Atoms are small. Very small. If all 7 billion people on earth were the size of a hydrogen atom, and they all hugged each other tightly to form a giant ball, that ball would still only be about 1 billionth the size of a grain of sand.
And the parts that make up atoms are much smaller than even that. In fact, the hydrogen atom is about a billion times larger than the proton at its center.
And electrons? If they do have a definite size — which they probably don’t — it’s less than one thousandth the size of a proton.
Atoms make up everything, but they’re mostly empty space. Everything we see, hear and feel is, on an atomic scale, an illusion. When you’re looking at your cat, you’re not looking at her, you’re looking at the photons of light that her fur scattered back into your eye. When you hear her purr, what you’re hearing is a wave of vibrating particles traveling from her mouth to your ear. And when you rub your hand against her back, you’re not actually touching anything, but you feel the repulsive forces of your mutual outer electrons. You may even pick up a few extra electrons in the process, only to lose them again in a shock the next time you touch a door handle.
And that’s not even the weirdest part of the world of the small.
The physics of the subatomic world, referred to as quantum mechanics, represents a major departure from the world that we inhabit. Even the concept of measurement doesn’t apply in the same way that it does in our more conventional
“classical world.”
This comes down to Bell’s Theorem, which says that for the predictions of quantum mechanics to work, there can’t be any “hidden”
variables.
To get an idea of how this works, electrons have a quality called spin, which can be “spin up” or “spin down.”
What is spin? We’re not exactly sure, but it affects the direction that an electron moves when placed in a magnetic field.
So let’s send 100 electrons through a spin detector. We will measure some as spin up and the rest as spin down.
Send them through again and the detector should spit out the exact same results.

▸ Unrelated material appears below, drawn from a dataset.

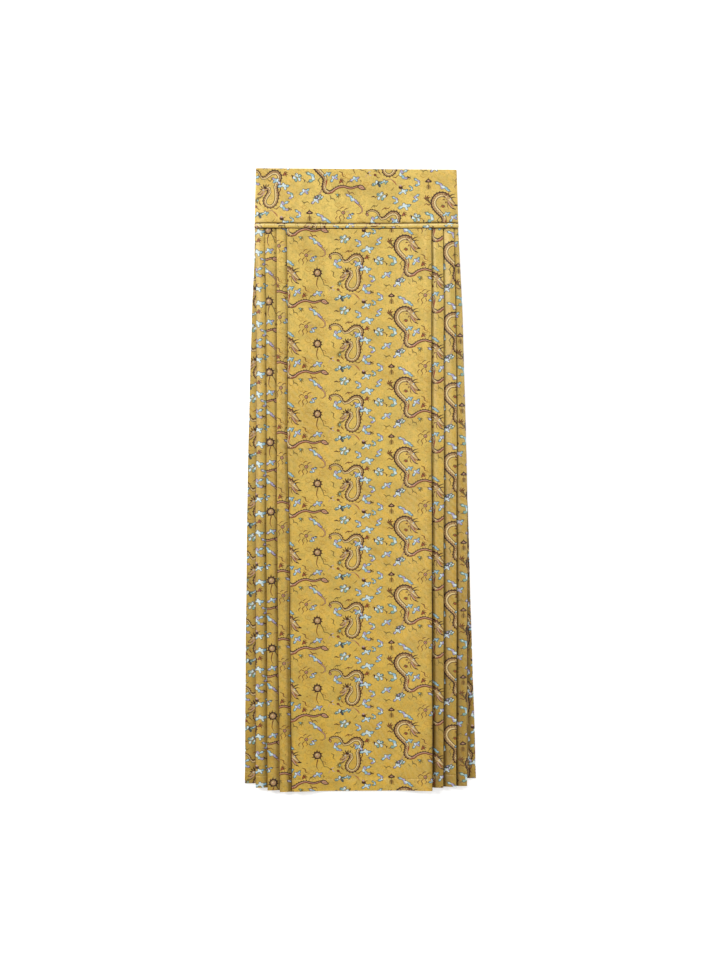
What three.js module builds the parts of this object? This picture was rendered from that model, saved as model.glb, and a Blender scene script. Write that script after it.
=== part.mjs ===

These measurements depend on the orientation of the magnetic field. If you rotate the field 10 degrees or so, the results might change slightly: One electron will probably have the opposite spin as what it had before.
Rotate the device another 10 degrees, for a total of 20 away from the initial position, and through symmetry, we should see the same effect. One of the electrons from the previous result should have the opposite spin. It could be the electron that switched before — in which case we’d be back to the same result as the original measurement. More likely though, it would be a different one, in which case 98 of the 100 electrons should have the same value as they did initially.
But what if we start over, measure the 100 electrons from scratch, and then rotate the device 20 degrees before taking a second
measurement?
Intuition tells us that we should get the same result: Ninety eight or more of the electrons should return the same value. But quantum mechanical predictions and measurements indicate that the actual value is only 97.
In other words, measuring with that 10 degree alignment somehow messed with the spin of our electrons. But that’s not quite right. It didn’t “mess” with the results; it created new results. Neither experiment gives the correct values of the spin because there is no definite value of the spin — at least not before it’s measured.
If this seems confusing, that’s because it is. Even those who devote their lives to quantum mechanics don’t understand it, though they do develop an intuition for it, and many think we never will, nor should we expect to.
We live in a fascinating universe full of enormous galaxies, black holes, quasars, dark matter and who knows what else. But perhaps the most fascinating part, as the study of quantum mechanics shows time and again, is that even its building blocks are completely baffling.